Figure 7. DNA duplication is essential to needle-puncture wound repair in the midguts.

Figure 7

(A) A diagram to show cisplatin injection (-6 h), wound inducement and BrdU injection (0 h) in order to understand the importance of DNA duplication to the wound repair process. Samples were taken at 3 h to detect BrdU incorporation, and at 24 and 48 h for hematoxylin and eosin staining. (B) DNA duplication in cells surrounding the wound at 3 h since it was made (i.e., 9 h after cisplatin injection). The picture was merged from those taken using a red filter (BrdU), blue filter (DAPI) and DIC optics. (C) Morphology of the wound at 48 h (i.e., 54 h after cisplatin injection). The wound was not repaired and many cells were sloughed off the midgut (arrow-indicated). (D) A close-up observation of the neighboring sites of scab (S) and midgut (MG) as outlined in white in (C).

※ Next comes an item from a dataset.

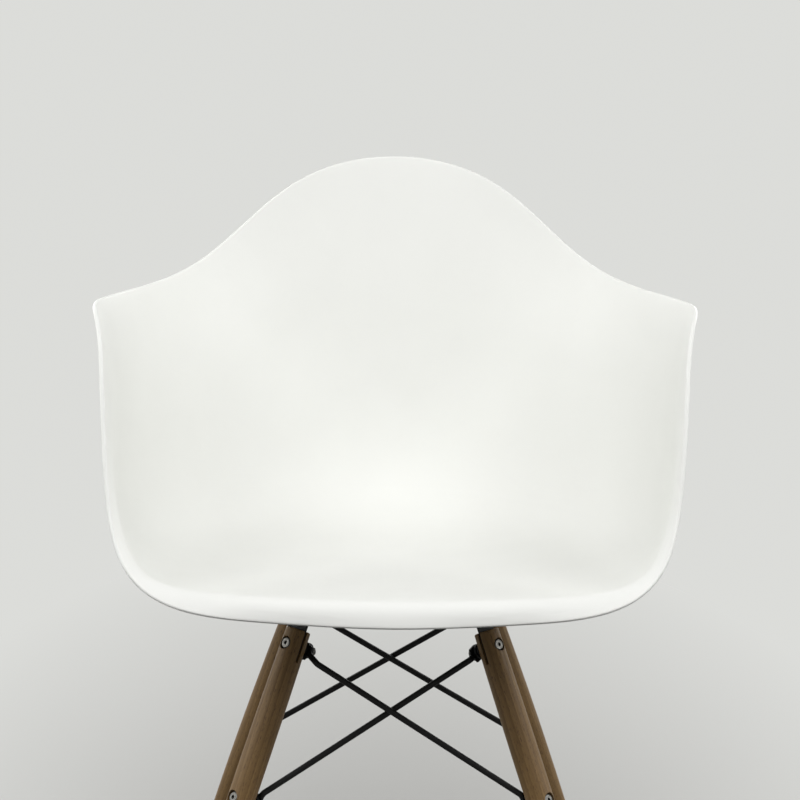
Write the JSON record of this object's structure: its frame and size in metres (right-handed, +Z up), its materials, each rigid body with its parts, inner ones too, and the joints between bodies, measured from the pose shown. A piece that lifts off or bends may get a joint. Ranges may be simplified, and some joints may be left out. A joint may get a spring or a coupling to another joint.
{
  "type": "moulded plastic shell chair",
  "caption": "White moulded plastic armchair shell on splayed round wooden legs braced by crossed black steel rods.",
  "frame": {"origin": "middle of the footprint box, on the floor", "axes": "+Z up, +Y towards the back of the chair, so the sitter faces -Y, +X to the right of a viewer in front"},
  "size_m": [0.6366, 0.5989, 0.8297],
  "materials": {
    "shell_plastic": "satin",
    "leg_wood": "satin",
    "black_steel": "satin",
    "zinc_steel": "satin",
    "glide_plastic": "matte",
    "mount_rubber": "matte",
    "block_plastic": "satin",
    "insert_brass": "satin"
  },
  "bodies": {
    "root": {"brace_collars_lower": "black_steel", "brace_collars_upper": "black_steel", "brace_rod_front_inner": "black_steel", "brace_rod_front_outer": "black_steel", "brace_rod_left_inner": "black_steel", "brace_rod_left_outer": "black_steel", "brace_rod_rear_inner": "black_steel", "brace_rod_rear_outer": "black_steel", "brace_rod_right_inner": "black_steel", "brace_rod_right_outer": "black_steel", "cross_bar_lower": "black_steel", "cross_bar_upper": "black_steel", "cross_rivet": "black_steel", "glide_front_left": "glide_plastic", "glide_front_right": "glide_plastic", "glide_rear_left": "glide_plastic", "glide_rear_right": "glide_plastic", "leg_bolts_lower": "zinc_steel", "leg_bolts_upper": "zinc_steel", "leg_front_left": "leg_wood", "leg_front_right": "leg_wood", "leg_nuts_lower": "zinc_steel", "leg_nuts_upper": "zinc_steel", "leg_rear_left": "leg_wood", "leg_rear_right": "leg_wood", "leg_washers_lower": "zinc_steel", "leg_washers_upper": "zinc_steel", "mount_block_front_left": "block_plastic", "mount_block_front_right": "block_plastic", "mount_block_rear_left": "block_plastic", "mount_block_rear_right": "block_plastic", "seat_shell": "shell_plastic", "shell_inserts": "insert_brass", "shell_screw_washers": "zinc_steel", "shell_screws": "zinc_steel", "shock_mount_front_left": "mount_rubber", "shock_mount_front_right": "mount_rubber", "shock_mount_rear_left": "mount_rubber", "shock_mount_rear_right": "mount_rubber"}
  },
  "joints": []
}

The white dotted line indicates the neighboring surface between the hemocyte-aggregated plug-like scab and the midgut. (E,F) Injection of cisplatin did not induce cell apoptosis in midgut cells of naive larvae (E) or larvae that had received a needle-puncture 48 h previously (F). In (F), the injection area was outside of the needle-puncture wound region. The pictures were merged from those taken using a blue filter (DAPI) and DIC optics. Bar: (B,C), 100 μm; (D–F), 20 μm.